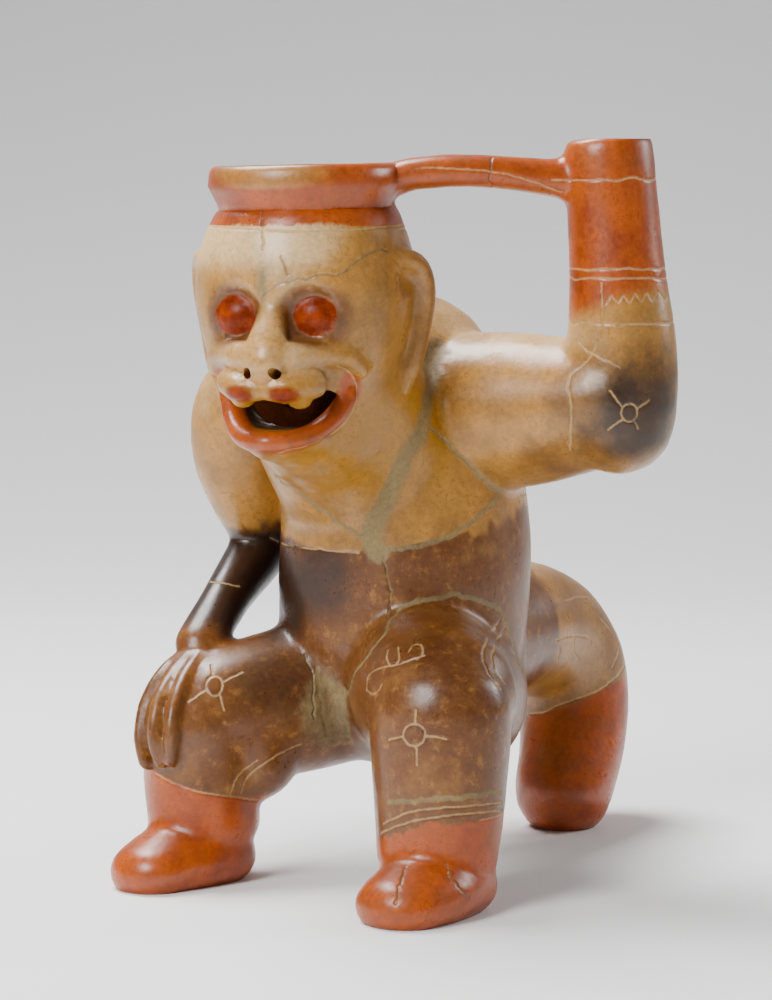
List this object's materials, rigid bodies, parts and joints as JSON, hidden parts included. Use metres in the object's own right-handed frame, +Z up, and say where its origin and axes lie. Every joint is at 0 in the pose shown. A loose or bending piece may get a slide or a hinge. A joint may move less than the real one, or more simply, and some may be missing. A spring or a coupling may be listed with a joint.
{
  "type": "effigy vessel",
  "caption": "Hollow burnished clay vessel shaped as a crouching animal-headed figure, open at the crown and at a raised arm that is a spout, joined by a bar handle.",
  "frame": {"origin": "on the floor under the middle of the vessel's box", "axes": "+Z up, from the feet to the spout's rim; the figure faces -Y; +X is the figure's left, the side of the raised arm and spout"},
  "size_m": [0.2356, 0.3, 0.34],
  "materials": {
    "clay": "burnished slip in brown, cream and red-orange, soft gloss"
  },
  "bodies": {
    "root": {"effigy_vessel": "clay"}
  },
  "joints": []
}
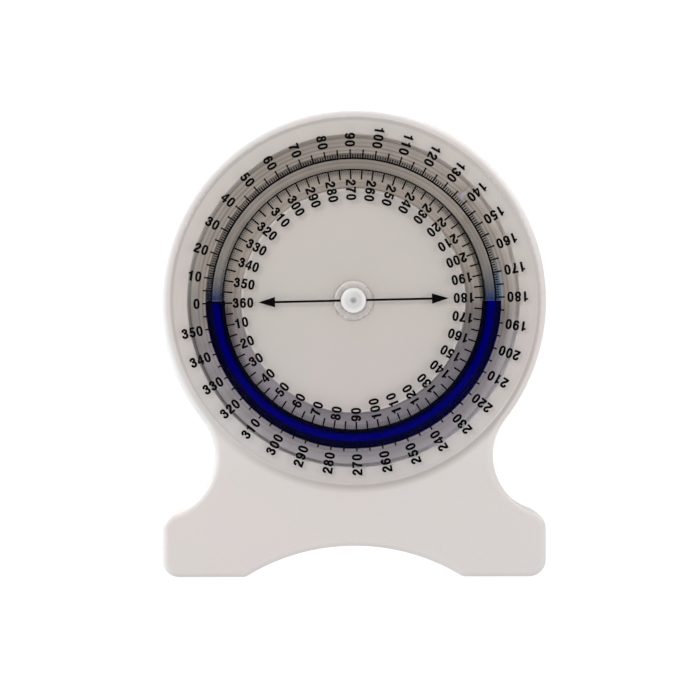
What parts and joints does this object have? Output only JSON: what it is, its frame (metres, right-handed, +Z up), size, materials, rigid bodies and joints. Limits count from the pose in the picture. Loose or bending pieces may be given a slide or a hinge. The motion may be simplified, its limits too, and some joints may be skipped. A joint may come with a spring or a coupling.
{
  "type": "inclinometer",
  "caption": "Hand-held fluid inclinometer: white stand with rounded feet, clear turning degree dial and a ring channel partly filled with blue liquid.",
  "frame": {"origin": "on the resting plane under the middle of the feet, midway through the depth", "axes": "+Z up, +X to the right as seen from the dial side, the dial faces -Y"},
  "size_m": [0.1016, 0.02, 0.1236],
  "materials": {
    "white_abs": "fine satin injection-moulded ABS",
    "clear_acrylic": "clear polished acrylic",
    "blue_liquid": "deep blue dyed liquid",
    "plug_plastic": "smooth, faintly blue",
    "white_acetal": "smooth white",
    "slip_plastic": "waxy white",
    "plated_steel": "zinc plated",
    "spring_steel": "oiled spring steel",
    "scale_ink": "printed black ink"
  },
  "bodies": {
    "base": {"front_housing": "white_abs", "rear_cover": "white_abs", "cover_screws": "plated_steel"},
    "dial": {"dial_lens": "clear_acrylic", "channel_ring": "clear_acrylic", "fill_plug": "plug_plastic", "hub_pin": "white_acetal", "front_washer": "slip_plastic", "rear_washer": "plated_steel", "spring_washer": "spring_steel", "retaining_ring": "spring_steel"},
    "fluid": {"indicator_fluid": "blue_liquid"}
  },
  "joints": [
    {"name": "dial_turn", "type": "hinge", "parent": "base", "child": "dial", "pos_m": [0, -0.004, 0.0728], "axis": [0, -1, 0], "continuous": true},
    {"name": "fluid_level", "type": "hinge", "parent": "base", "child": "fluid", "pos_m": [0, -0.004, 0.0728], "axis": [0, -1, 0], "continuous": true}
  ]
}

To do: Write out every record, exactly as written.

Output:
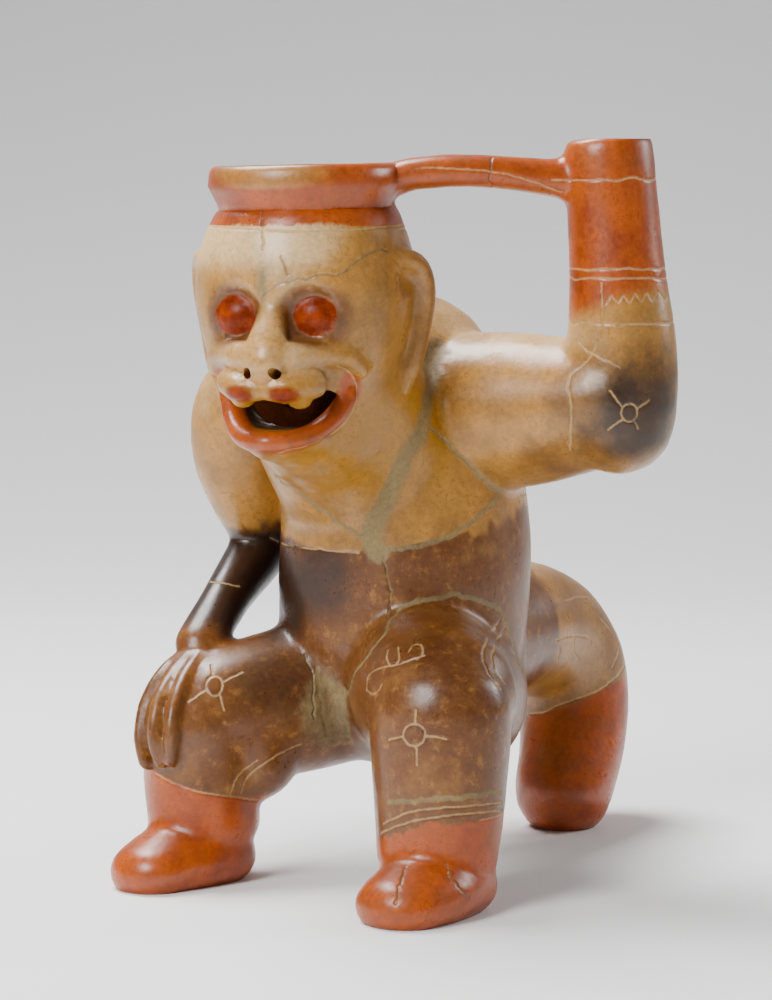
List this object's materials, rigid bodies, parts and joints as JSON, hidden parts included. Use metres in the object's own right-handed frame, +Z up, and say where its origin and axes lie. Every joint is at 0 in the pose shown. A loose or bending piece may get a slide or a hinge. A joint may move less than the real one, or more simply, and some may be missing. A spring or a coupling may be listed with a joint.
{
  "type": "effigy vessel",
  "caption": "Hollow burnished clay vessel shaped as a crouching animal-headed figure, open at the crown and at a raised arm that is a spout, joined by a bar handle.",
  "frame": {"origin": "on the floor under the middle of the vessel's box", "axes": "+Z up, from the feet to the spout's rim; the figure faces -Y; +X is the figure's left, the side of the raised arm and spout"},
  "size_m": [0.2356, 0.3, 0.34],
  "materials": {
    "clay": "burnished slip in brown, cream and red-orange, soft gloss"
  },
  "bodies": {
    "root": {"effigy_vessel": "clay"}
  },
  "joints": []
}
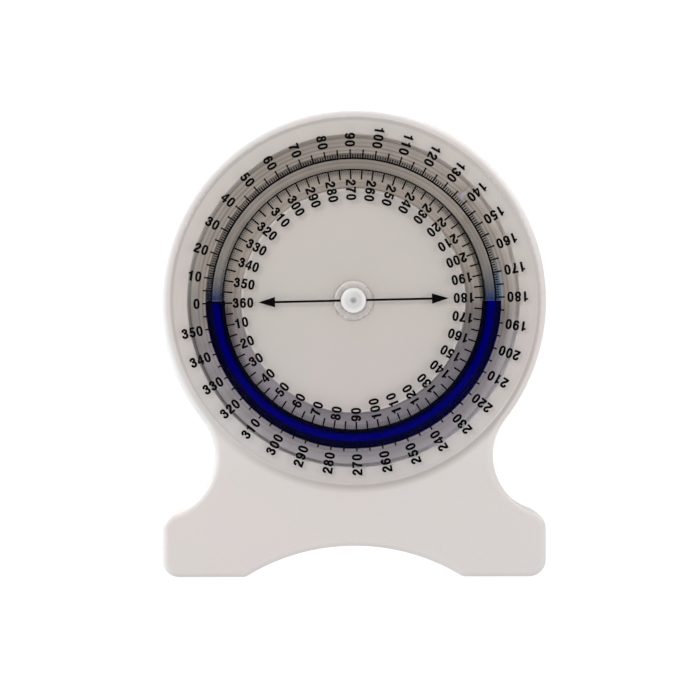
What parts and joints does this object have? Output only JSON: what it is, its frame (metres, right-handed, +Z up), size, materials, rigid bodies and joints. Limits count from the pose in the picture. Loose or bending pieces may be given a slide or a hinge. The motion may be simplified, its limits too, and some joints may be skipped. A joint may come with a spring or a coupling.
{
  "type": "inclinometer",
  "caption": "Hand-held fluid inclinometer: white stand with rounded feet, clear turning degree dial and a ring channel partly filled with blue liquid.",
  "frame": {"origin": "on the resting plane under the middle of the feet, midway through the depth", "axes": "+Z up, +X to the right as seen from the dial side, the dial faces -Y"},
  "size_m": [0.1016, 0.02, 0.1236],
  "materials": {
    "white_abs": "fine satin injection-moulded ABS",
    "clear_acrylic": "clear polished acrylic",
    "blue_liquid": "deep blue dyed liquid",
    "plug_plastic": "smooth, faintly blue",
    "white_acetal": "smooth white",
    "slip_plastic": "waxy white",
    "plated_steel": "zinc plated",
    "spring_steel": "oiled spring steel",
    "scale_ink": "printed black ink"
  },
  "bodies": {
    "base": {"front_housing": "white_abs", "rear_cover": "white_abs", "cover_screws": "plated_steel"},
    "dial": {"dial_lens": "clear_acrylic", "channel_ring": "clear_acrylic", "fill_plug": "plug_plastic", "hub_pin": "white_acetal", "front_washer": "slip_plastic", "rear_washer": "plated_steel", "spring_washer": "spring_steel", "retaining_ring": "spring_steel"},
    "fluid": {"indicator_fluid": "blue_liquid"}
  },
  "joints": [
    {"name": "dial_turn", "type": "hinge", "parent": "base", "child": "dial", "pos_m": [0, -0.004, 0.0728], "axis": [0, -1, 0], "continuous": true},
    {"name": "fluid_level", "type": "hinge", "parent": "base", "child": "fluid", "pos_m": [0, -0.004, 0.0728], "axis": [0, -1, 0], "continuous": true}
  ]
}